I still remember my first week here, worrying that I would not make any authentic, genuine relationships. This was one of my main goals in coming to South Africa- to find new people to connect with and learn from beyond the surface level. Prior to coming here, I honestly had the perception that I wouldn’t really even talk to Americans and would be laughing and scampering about South Africa with the locals. Surprisingly, those that I have become closest to are not local South Africans, but other American students in my program. As time passed, I found myself wanted to discuss and reflect on the experiences I was having with people who would understand the context. Through both the good times and the more challenging times, I wanted to find peers that could really relate to what I was feeling. I have definitely made local friends and have had many conversations with South Africans; I just have not developed the relationships I anticipated. With all of this said I am so grateful and blessed for the strong relationships I have made! I am learning so much through these friendships and my experience here would not be the same without them. Several of us are already making plans to get together back in the States after the program ends! 🙂

 

This is Rebekah, one of the other American students. I guess you could say we have become pretty close :)
This is Rebekah, one of the other American students. I guess you could say we have become pretty close 🙂

 

Gaining Some Altitude

Hello Friends!

Yesterday I went on an anticipated three to four hour hike that turned into a seven hour hike. You know, you just can’t rush when you are going along. There are so many things to look at and so many different things to climb. I went with another student, Luke from Indiana, and I tell you what- we had no idea what we were getting ourselves into. Luke had ‘mapped’ out the hike to a supposed hidden, secretive gem of Cape Town that we thought would take about two hours to get to. After about four hours of hiking, we realized how comical the directions online really were (ie. ‘Once you reach a set of jagged-looking rocks, turn left onto a faint path and walk approximately four minutes). Perhaps an experienced mountaineer would have fared better, but everything sort of looked the same to us. Regardless of never actually finding said ‘secretive gem’, the whole ‘path’ we were on was absolutely incredible.

I was nervous climbing out to this ledge but it was worth it!
I was nervous climbing out to this ledge but it was worth it!
A Protea- South Africa's national flower!
A Protea- South Africa’s national flower!
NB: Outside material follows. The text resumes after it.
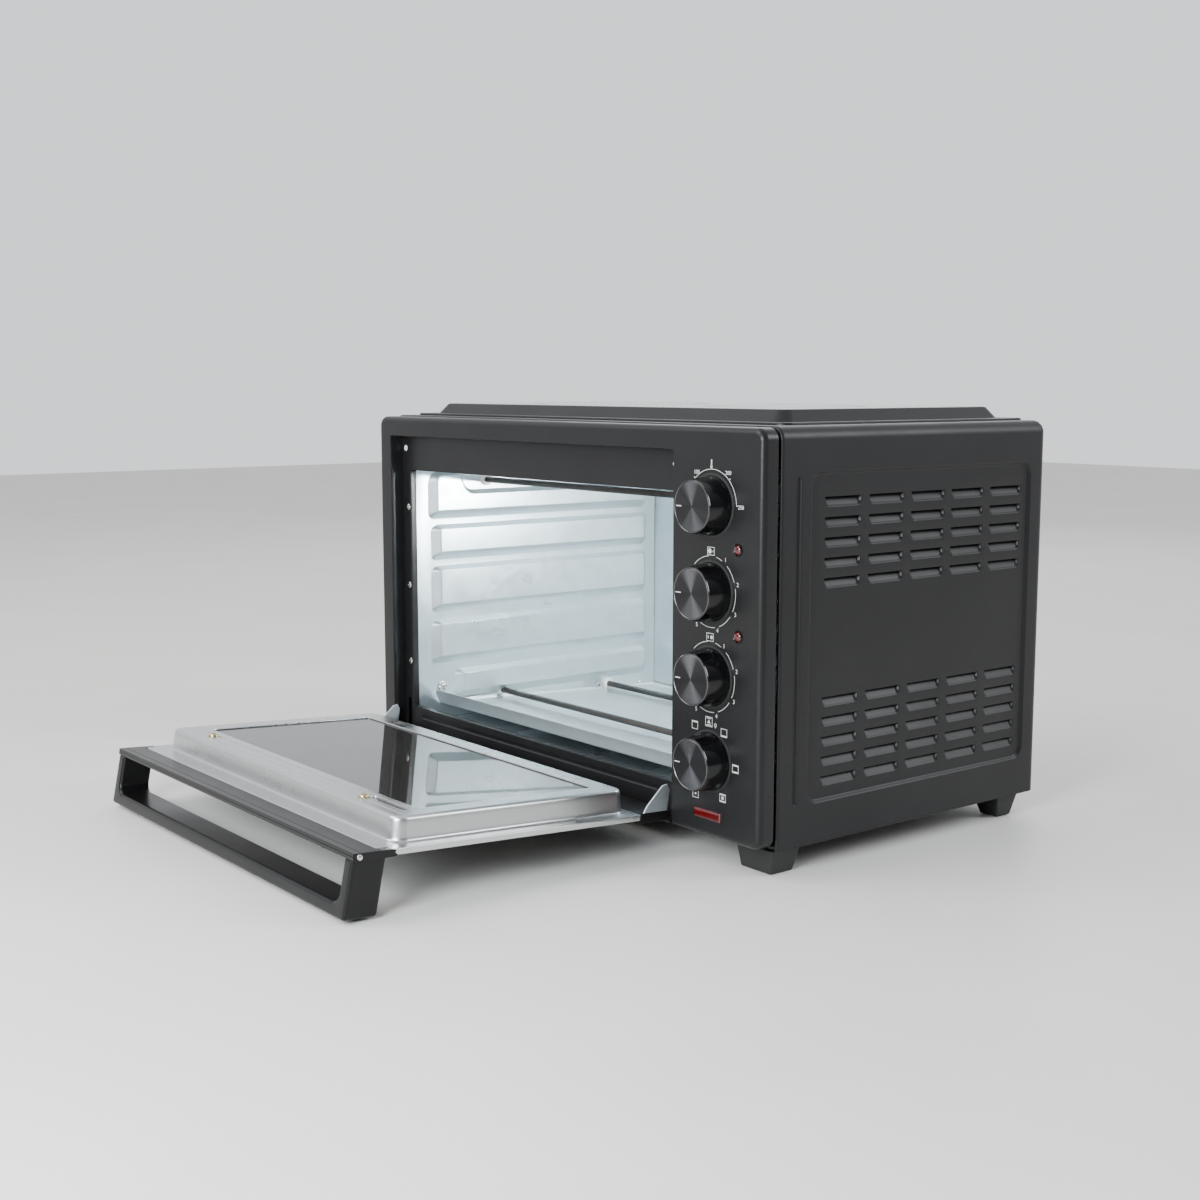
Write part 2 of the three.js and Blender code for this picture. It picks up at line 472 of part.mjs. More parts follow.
// ---------- knobs ----------
KNOB_Z.forEach((z, i) => {
  const n = ["thermostat", "hob_left", "hob_right", "function"][i];
  const y0 = -KNOB_DEPTH;
  const knob = cut(
    lathe([[0, y0 + 1.2], [KNOB_R_FACE - 0.8, y0 + 1.2], [KNOB_R_FACE - 0.8, y0], [KNOB_R_FACE, y0 + 0.3], [KNOB_R_BASE, -1], [KNOB_R_BASE - 2.2, -1], [KNOB_R_FACE - 3, y0 + 4.5], [6, y0 + 4.5], [6, -1.5], [0, -1.5]], 20, "y", [KNOB_X, z]),
    rod("y", [KNOB_X, z], y0 + 5, 0, SHAFT_R + 0.3, SHAFT_R + 0.3, 12),
  );
  put(`knob_${n}`, knob, "blackPlastic");
  put(`knob_cap_${n}`, cut(rod("y", [KNOB_X, z], y0 - 0.4, y0 + 0.9, KNOB_R_FACE - 1.2, KNOB_R_FACE - 1.2, 20), box(KNOB_X - 21, KNOB_X - 14, y0 - 1, y0 - 0.1, z - 0.5, z + 0.5)), "blackSteel");
  put(`shaft_${n}`, rod("y", [KNOB_X, z], y0 + 5.3, 18, SHAFT_R, SHAFT_R, 12), "steel");
});

assembly.position.y = Y_CENTRE;
const group = new THREE.Group();
group.add(assembly);
export default group;
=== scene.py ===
import bpy, bmesh, json, math, random
from mathutils import Vector, Matrix, geometry

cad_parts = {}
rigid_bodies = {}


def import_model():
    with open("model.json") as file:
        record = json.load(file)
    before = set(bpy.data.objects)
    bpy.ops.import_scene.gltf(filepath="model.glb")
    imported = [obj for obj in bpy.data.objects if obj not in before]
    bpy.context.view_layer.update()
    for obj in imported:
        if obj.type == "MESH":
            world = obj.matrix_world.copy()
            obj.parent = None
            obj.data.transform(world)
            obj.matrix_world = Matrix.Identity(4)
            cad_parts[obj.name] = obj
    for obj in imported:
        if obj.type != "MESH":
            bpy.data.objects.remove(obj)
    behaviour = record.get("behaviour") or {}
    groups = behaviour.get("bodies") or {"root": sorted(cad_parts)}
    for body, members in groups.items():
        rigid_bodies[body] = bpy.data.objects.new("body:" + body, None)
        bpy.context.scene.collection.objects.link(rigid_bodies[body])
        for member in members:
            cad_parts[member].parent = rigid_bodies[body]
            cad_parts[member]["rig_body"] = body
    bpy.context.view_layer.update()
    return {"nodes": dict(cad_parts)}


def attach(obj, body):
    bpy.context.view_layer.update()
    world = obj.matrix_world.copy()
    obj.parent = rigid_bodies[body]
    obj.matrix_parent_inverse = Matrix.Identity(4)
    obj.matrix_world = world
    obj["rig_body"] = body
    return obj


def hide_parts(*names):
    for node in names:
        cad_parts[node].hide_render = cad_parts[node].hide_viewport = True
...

Luke and I kept commenting that even with the best camera it would be difficult to capture some of what we were seeing. At one point, when we were climbing down next to a stream, the wind was was lightly blowing the rain water off of the mountain and as the sun was shining down it look so beautiful- I had never seen anything like it! I have had the conversation a number of times with friends that within nature is where I feel most human yet this feeling became even more apparent yesterday. There is just something right about being able to hear the birds chirp, the water flow in the distance and your own heart beat as you work your way up the mountain; something about being able to drink cold, fresh water right off of the rock that makes me feel I am where I need to be.
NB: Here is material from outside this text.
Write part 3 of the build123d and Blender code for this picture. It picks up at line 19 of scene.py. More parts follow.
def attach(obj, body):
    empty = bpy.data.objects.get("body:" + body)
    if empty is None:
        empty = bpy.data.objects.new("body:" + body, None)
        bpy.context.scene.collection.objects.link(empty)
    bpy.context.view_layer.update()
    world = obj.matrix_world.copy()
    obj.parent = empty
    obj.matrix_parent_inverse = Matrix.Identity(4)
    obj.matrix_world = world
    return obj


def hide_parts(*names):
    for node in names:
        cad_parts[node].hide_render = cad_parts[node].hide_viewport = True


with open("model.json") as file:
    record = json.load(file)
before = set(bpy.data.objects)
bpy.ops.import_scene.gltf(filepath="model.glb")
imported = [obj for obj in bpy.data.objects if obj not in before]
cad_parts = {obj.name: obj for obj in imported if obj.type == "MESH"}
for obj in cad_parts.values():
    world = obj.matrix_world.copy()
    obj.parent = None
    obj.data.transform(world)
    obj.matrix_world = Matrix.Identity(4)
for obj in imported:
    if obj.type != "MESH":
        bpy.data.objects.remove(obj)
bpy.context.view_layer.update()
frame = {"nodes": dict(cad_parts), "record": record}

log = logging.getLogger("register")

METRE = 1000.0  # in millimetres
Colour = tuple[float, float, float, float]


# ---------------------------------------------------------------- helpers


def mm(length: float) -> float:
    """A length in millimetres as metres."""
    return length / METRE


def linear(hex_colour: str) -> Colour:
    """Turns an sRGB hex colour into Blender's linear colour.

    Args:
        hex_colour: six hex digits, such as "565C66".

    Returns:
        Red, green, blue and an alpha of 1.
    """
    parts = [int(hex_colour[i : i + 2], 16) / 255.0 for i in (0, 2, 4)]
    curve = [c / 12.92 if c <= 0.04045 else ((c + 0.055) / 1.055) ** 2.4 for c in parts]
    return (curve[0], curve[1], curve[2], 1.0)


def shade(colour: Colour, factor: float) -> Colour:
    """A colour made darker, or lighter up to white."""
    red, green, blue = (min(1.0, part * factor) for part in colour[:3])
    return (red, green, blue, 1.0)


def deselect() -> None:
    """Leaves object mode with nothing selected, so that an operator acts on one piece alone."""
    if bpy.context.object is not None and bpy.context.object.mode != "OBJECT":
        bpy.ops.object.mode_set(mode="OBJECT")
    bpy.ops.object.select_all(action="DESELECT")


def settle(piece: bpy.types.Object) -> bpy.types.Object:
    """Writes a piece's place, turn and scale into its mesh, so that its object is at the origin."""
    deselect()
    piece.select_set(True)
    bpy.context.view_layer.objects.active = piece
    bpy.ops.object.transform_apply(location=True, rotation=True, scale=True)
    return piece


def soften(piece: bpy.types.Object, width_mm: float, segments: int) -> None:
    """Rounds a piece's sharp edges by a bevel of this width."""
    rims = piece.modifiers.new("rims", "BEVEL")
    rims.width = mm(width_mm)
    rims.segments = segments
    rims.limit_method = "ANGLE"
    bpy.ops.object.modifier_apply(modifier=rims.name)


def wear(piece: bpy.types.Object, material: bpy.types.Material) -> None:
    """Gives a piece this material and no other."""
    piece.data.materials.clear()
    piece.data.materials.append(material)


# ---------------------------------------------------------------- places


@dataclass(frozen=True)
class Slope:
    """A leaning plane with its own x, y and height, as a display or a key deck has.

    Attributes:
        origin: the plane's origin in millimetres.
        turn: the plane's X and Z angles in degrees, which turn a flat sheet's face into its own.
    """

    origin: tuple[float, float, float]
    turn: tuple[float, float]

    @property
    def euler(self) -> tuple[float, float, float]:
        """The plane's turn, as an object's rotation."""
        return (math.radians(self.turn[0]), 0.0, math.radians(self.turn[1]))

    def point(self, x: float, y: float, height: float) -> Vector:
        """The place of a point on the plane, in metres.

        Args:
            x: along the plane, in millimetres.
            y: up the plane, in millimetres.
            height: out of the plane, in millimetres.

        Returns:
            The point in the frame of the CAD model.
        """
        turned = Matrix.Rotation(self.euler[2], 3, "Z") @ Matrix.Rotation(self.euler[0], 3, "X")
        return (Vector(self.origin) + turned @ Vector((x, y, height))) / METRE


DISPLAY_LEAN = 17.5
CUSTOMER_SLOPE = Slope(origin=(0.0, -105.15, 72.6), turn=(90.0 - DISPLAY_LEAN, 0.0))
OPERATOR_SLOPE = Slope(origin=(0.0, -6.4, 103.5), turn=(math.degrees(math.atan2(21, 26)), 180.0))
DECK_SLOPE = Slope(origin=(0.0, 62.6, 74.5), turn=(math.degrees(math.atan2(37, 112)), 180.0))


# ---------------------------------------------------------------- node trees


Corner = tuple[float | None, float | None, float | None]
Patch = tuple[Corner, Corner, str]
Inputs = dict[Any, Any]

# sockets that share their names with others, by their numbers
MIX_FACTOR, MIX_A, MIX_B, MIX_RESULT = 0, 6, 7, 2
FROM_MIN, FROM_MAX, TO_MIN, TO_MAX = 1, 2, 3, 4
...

The two photos above were taken when we started to get closer to the top of the mountain. It was amazing- in the entire seven hours that we hiked we only saw one person! It was so quiet and peaceful! There are so many great places to hike around Cape Town and I want to explore as many as I can before I leave!

 

New Day New Experience

Howzit!

Wow, I cannot believe how long I have been in Cape Town already! The time is just flying by! I apologize to those who have been waiting on the blog- it took awhile to get everything set up, there were some issues with uploading the photos and school has been rather hectic lately! I have so much to talk about and will now be blogging consistently. Okay- I want to get everyone up to speed on what has been happening over here in South Africa. The first two weeks were completely PACKED with various orientation activities. I spent most of the time with the other international students in my program exploring the popular spots in Cape Town and touring the University of Cape Town (UCT) where we would be taking class. We stayed in UCT residential halls for the first week and at the start of the second I moved in with my host family!
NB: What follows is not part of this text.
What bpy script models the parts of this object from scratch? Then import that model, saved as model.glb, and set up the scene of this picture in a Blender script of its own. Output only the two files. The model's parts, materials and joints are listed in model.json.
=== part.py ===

Classes are now in full swing and I have turned in my first few assignments. Now that I have had time to get into a routine and actually know how to get to the bus stop, where my classes are and how to walk home, things are going quite well. I did struggle a little at first; everything was so new and different and I didn’t know anyone! When classes started it really hit me that I was not at Hope anymore. Sitting in lecture halls of 300 students, not knowing how to print in the library or where to go in between classes, I was definitely challenged. Yet, any time I became anxious or overwhelmed I would just say to myself, ‘It’s all part of the experience’. I am experiencing so many new things every day, and whether good or bad I am learning from them; learning more about South African culture and more about myself in the process. In short, I am loving it. I went for a hike up one of the mountains recently and at the top as I looked out in awe over Cape Town, I just couldn’t stop thinking, ‘I am here- I made it!’ Feeling so blessed by this amazing place. It is difficult to describe everything in words so below are some photos I have taken thus far!

I was greeted at the airport in Cape Town by the resident assistants for my program!
I was greeted at the airport in Cape Town by the resident assistants for my program!
Sunset at Signal Hill!
Sunset at Signal Hill!
A great view of Table Mountain from the Company Gardens.
A great view of Table Mountain from Company Gardens.
Cape Point! It took a long time to walk up all of those stairs!
Cape Point! It took a long time to walk up all of those stairs!

Well, that is all for now but more to come soon! I can’t wait to see all that Cape Town has to offer! 🙂 Peace and Blessings!